• **PROBLEM STATEMENT**
Locate the line bearing "for make in" in the material below, then reproduce it and each following line up to and including the line bearing "obj.matrix_parent_inverse = Matrix.Identity(4)".

• **DATA ROWS**

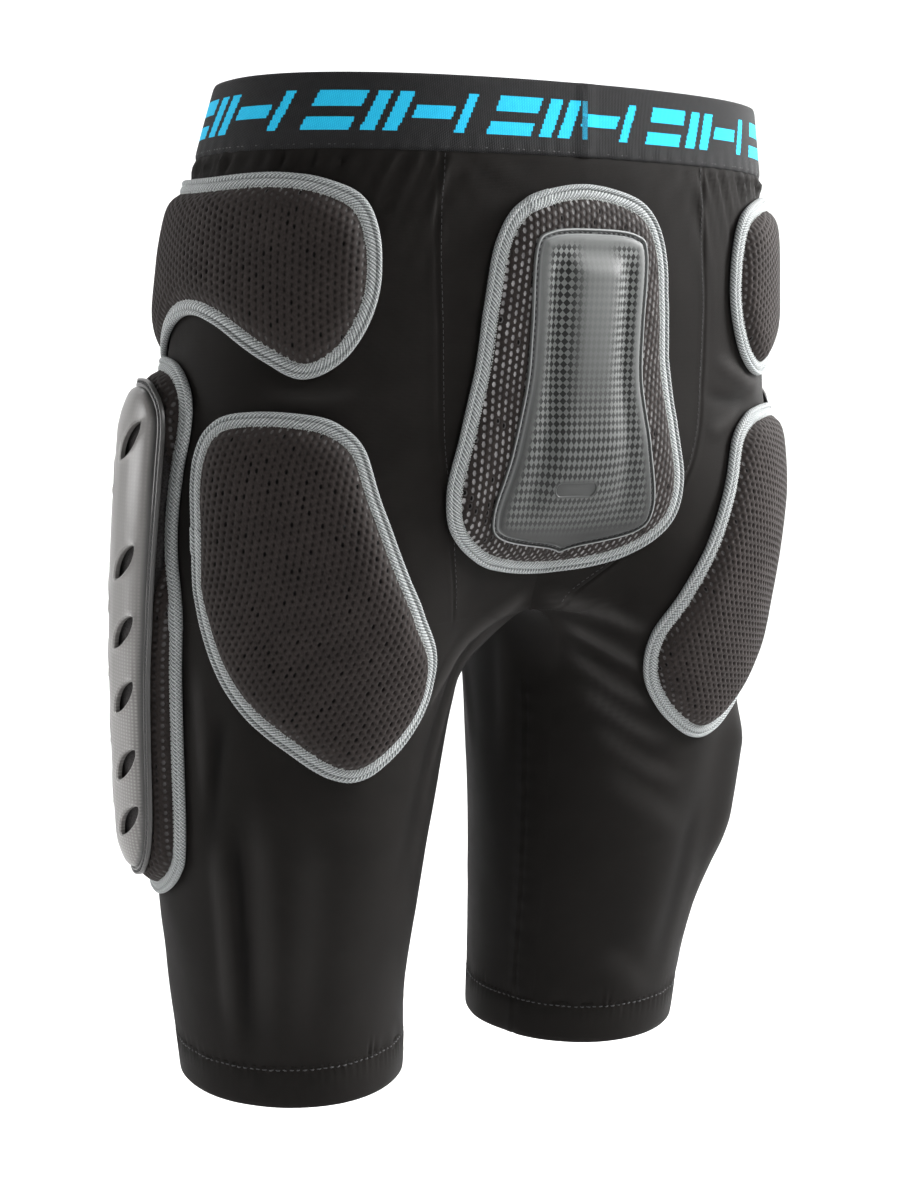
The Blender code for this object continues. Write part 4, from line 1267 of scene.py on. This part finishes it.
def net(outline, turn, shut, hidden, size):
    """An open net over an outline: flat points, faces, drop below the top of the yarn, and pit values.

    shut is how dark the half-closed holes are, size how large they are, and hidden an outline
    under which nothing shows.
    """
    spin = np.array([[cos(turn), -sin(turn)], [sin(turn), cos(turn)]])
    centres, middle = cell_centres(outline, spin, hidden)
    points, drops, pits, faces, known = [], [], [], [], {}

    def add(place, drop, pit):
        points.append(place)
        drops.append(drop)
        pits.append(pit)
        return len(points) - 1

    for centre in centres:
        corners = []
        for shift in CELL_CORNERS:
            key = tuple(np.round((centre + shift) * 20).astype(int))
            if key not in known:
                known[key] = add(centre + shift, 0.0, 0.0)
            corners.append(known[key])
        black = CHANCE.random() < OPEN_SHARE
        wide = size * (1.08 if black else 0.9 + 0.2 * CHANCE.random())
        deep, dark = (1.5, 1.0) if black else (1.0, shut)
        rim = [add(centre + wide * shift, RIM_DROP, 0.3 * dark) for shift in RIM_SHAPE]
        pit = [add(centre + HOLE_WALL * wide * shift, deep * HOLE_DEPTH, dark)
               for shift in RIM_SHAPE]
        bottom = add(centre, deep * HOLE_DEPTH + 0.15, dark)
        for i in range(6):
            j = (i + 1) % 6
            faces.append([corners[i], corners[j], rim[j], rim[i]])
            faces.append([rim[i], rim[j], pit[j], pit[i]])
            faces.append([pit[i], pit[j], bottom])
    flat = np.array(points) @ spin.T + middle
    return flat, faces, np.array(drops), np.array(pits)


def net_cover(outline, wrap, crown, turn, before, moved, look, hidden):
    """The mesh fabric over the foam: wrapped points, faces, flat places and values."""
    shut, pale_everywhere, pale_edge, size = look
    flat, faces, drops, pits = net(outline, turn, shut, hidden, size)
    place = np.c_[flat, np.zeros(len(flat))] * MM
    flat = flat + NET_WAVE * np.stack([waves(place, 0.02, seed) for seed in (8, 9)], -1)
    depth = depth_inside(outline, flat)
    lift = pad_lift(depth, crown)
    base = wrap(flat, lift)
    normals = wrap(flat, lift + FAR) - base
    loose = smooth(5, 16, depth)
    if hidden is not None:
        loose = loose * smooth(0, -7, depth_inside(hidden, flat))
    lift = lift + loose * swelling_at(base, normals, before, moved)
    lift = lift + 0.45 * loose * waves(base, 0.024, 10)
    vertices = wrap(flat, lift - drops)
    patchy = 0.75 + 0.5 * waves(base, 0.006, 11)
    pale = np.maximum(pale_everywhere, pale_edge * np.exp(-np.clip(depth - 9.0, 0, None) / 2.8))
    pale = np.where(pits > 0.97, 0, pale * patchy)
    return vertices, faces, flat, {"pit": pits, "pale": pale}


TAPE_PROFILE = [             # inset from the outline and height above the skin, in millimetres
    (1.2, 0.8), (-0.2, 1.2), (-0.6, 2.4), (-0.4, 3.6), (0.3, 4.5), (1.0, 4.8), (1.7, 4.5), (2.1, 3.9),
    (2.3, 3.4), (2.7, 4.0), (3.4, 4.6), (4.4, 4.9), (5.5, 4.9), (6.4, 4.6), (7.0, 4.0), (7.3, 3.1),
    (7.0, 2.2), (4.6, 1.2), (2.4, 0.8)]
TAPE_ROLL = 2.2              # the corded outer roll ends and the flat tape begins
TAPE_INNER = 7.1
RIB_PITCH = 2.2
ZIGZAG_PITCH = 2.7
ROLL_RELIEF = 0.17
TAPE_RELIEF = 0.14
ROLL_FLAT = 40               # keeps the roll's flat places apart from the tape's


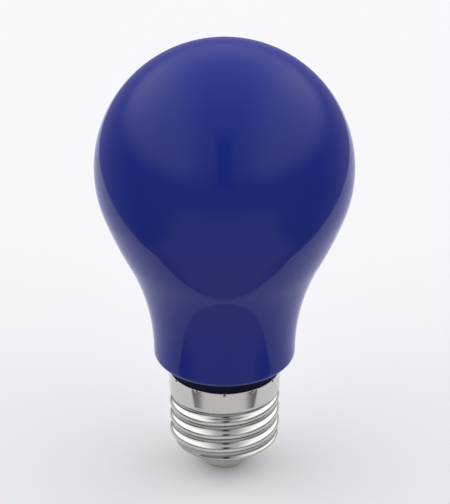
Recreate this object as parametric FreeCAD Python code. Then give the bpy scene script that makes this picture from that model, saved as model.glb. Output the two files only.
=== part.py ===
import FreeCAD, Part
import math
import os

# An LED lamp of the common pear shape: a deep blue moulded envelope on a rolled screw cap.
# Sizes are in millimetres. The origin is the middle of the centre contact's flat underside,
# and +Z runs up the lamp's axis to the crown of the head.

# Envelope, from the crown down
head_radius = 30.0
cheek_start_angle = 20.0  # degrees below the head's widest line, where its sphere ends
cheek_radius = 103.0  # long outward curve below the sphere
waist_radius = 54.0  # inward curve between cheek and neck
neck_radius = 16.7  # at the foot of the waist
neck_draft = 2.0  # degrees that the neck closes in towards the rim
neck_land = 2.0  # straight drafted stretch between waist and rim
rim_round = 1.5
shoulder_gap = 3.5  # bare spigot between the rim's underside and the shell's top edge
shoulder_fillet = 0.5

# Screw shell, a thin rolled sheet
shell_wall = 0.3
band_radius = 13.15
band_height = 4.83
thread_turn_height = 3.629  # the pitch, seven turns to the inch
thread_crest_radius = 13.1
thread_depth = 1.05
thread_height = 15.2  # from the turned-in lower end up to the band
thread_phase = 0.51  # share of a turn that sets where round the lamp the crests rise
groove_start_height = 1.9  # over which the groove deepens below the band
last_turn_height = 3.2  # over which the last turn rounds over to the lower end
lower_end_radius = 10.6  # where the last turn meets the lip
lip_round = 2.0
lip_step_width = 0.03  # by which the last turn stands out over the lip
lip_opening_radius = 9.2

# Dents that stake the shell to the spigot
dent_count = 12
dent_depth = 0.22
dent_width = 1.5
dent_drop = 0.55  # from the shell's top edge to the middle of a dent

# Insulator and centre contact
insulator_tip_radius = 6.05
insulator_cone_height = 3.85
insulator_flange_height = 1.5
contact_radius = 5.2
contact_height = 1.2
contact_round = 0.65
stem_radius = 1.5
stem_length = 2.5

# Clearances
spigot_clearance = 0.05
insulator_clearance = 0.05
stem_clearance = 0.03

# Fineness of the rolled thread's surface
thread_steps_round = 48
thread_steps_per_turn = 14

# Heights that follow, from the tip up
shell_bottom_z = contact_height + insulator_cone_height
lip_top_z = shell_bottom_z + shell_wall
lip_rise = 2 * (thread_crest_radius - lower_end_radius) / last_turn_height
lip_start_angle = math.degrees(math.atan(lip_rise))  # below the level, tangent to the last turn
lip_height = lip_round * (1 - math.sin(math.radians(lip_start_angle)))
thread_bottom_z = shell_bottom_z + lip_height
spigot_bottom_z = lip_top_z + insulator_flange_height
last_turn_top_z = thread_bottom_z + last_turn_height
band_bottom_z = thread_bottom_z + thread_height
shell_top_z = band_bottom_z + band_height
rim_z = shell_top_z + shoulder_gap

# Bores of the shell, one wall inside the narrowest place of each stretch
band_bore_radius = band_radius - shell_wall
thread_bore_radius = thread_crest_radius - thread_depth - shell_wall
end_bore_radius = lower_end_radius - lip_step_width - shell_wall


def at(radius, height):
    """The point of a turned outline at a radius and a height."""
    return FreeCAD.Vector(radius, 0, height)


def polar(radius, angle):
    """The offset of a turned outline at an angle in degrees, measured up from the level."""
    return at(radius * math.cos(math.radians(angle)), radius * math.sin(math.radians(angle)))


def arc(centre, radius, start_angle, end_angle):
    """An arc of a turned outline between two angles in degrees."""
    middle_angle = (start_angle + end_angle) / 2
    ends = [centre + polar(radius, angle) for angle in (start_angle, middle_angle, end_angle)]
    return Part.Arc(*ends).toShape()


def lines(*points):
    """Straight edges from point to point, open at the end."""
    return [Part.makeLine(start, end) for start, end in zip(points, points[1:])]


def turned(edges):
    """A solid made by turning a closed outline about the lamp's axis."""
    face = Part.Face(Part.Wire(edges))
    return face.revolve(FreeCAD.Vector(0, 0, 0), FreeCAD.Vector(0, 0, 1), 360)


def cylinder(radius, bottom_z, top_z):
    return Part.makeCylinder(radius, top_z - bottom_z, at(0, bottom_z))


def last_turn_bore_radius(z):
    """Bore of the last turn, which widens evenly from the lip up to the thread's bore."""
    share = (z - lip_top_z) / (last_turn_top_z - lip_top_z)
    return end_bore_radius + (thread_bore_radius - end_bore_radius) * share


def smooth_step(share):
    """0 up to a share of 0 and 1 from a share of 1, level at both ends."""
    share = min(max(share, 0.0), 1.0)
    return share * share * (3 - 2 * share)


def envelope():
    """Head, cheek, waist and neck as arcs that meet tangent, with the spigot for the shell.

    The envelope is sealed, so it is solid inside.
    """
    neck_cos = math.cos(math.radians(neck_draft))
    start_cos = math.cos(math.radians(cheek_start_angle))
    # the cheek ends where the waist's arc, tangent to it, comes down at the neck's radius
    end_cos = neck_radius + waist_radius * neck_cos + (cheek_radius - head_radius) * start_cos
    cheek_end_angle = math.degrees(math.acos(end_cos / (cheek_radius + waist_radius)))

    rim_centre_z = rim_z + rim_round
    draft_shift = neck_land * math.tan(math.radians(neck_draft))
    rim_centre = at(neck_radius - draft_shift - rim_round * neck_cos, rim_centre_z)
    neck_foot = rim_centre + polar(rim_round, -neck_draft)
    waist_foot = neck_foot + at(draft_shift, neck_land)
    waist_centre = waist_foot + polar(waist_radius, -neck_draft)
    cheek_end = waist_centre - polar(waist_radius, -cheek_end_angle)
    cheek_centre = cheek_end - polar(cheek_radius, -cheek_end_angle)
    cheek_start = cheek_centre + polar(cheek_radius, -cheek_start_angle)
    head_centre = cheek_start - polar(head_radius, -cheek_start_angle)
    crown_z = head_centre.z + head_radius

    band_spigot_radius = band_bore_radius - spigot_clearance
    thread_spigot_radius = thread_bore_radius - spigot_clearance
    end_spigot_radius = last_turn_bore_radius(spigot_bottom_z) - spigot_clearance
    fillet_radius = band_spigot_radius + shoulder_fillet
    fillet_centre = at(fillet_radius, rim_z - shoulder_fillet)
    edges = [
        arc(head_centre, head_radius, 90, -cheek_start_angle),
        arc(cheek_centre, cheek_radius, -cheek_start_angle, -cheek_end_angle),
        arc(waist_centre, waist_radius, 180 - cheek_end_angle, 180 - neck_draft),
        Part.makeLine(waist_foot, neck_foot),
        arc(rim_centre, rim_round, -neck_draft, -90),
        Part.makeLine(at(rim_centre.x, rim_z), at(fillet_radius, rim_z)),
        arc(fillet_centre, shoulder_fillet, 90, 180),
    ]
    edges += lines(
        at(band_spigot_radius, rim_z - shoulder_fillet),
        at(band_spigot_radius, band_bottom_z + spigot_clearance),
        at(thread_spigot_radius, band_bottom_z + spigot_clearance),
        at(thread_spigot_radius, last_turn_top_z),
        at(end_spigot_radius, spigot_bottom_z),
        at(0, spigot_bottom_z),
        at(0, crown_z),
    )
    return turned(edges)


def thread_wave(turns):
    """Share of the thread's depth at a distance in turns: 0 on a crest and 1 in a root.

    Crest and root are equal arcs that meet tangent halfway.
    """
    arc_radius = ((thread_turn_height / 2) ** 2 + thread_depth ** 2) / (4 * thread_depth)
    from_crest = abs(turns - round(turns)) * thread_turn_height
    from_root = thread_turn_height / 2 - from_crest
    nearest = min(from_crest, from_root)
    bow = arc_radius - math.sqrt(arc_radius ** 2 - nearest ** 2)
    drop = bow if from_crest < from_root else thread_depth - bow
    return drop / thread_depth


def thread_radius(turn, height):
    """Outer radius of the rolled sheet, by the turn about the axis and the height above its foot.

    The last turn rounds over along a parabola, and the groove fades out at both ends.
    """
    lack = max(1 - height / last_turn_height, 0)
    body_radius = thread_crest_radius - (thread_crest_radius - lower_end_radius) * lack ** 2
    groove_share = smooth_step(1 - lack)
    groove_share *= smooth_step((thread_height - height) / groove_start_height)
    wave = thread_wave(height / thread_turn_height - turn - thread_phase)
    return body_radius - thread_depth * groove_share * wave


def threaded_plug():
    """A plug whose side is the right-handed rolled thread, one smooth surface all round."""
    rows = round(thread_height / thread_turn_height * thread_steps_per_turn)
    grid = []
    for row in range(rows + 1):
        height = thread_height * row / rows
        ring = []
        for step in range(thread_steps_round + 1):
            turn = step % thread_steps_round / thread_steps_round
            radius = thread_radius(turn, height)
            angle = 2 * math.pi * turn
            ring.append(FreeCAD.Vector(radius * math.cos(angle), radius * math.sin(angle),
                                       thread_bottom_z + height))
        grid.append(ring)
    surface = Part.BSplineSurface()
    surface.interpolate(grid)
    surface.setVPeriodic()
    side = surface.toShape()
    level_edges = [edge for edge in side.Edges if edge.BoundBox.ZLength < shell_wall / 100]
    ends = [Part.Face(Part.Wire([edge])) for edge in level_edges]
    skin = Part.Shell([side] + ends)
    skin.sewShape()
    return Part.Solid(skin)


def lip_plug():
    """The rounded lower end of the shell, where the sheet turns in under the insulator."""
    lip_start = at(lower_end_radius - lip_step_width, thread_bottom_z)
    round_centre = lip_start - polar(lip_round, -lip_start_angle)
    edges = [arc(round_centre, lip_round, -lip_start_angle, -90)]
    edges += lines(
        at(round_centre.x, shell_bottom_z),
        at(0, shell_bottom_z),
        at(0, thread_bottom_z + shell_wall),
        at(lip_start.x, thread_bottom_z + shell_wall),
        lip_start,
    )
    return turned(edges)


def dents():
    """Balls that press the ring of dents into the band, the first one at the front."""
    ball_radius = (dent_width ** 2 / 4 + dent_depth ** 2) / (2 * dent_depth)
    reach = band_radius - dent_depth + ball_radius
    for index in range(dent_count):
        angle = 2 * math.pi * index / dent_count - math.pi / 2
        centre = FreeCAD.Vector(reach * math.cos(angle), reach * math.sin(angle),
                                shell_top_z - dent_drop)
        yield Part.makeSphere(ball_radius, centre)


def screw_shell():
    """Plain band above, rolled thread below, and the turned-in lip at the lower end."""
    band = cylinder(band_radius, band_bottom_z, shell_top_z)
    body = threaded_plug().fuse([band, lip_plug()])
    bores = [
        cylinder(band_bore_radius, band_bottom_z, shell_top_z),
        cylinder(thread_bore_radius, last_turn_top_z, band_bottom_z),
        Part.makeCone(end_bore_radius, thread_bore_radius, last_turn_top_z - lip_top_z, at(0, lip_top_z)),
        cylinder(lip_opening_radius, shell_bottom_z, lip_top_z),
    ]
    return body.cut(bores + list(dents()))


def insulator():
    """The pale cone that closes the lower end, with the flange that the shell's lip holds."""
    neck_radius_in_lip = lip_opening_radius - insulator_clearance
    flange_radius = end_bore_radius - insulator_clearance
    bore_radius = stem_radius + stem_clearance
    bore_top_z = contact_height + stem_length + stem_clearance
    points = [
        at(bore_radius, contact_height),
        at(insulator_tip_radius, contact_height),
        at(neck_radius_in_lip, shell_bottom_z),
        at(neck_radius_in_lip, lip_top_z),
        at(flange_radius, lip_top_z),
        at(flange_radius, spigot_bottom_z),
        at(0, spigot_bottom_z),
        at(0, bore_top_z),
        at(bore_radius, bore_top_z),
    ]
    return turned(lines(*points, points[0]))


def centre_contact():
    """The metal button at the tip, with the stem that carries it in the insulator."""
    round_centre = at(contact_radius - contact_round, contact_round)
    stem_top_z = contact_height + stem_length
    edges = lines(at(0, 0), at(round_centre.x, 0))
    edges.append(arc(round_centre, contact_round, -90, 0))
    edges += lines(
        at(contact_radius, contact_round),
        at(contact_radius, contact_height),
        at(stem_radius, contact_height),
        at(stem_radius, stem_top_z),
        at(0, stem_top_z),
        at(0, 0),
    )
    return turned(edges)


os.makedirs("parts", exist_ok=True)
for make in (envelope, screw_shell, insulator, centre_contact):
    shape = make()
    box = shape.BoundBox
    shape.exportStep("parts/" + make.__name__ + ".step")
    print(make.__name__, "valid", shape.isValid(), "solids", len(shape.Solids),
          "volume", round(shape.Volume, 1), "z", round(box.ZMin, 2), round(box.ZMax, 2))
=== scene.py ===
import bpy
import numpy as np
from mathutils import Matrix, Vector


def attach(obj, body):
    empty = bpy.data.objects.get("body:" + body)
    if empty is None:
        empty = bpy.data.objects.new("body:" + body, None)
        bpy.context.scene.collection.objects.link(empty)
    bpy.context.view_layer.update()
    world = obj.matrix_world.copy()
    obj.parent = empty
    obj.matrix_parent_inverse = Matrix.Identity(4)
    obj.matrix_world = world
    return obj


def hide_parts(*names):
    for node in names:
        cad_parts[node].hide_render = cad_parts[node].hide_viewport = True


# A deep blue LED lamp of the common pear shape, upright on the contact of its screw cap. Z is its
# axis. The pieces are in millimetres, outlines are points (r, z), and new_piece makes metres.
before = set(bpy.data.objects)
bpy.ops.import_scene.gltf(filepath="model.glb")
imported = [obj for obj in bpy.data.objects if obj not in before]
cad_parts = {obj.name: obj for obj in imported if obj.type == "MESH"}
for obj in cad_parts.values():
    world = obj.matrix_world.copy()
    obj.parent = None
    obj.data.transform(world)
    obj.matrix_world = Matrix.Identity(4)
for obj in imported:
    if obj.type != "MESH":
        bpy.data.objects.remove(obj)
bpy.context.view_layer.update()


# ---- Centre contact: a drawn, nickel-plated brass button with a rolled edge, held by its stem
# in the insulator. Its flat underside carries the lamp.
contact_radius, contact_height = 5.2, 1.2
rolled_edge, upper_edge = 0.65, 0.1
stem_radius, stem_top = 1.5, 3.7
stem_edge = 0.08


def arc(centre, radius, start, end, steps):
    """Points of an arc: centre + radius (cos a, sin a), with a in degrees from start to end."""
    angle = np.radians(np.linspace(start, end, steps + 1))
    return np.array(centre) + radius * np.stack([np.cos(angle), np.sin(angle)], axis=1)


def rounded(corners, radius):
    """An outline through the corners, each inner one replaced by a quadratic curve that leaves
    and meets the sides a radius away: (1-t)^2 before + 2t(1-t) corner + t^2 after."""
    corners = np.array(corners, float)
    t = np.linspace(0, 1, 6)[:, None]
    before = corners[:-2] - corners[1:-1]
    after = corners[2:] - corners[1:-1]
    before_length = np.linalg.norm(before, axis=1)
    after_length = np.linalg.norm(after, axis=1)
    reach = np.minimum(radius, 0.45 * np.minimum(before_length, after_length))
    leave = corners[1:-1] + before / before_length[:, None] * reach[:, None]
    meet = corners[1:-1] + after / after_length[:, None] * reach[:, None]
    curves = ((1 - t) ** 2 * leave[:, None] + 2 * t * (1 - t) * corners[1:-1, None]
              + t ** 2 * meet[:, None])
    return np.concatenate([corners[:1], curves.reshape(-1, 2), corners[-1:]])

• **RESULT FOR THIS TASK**
for make in (envelope, screw_shell, insulator, centre_contact):
    shape = make()
    box = shape.BoundBox
    shape.exportStep("parts/" + make.__name__ + ".step")
    print(make.__name__, "valid", shape.isValid(), "solids", len(shape.Solids),
          "volume", round(shape.Volume, 1), "z", round(box.ZMin, 2), round(box.ZMax, 2))
=== scene.py ===
import bpy
import numpy as np
from mathutils import Matrix, Vector


def attach(obj, body):
    empty = bpy.data.objects.get("body:" + body)
    if empty is None:
        empty = bpy.data.objects.new("body:" + body, None)
        bpy.context.scene.collection.objects.link(empty)
    bpy.context.view_layer.update()
    world = obj.matrix_world.copy()
    obj.parent = empty
    obj.matrix_parent_inverse = Matrix.Identity(4)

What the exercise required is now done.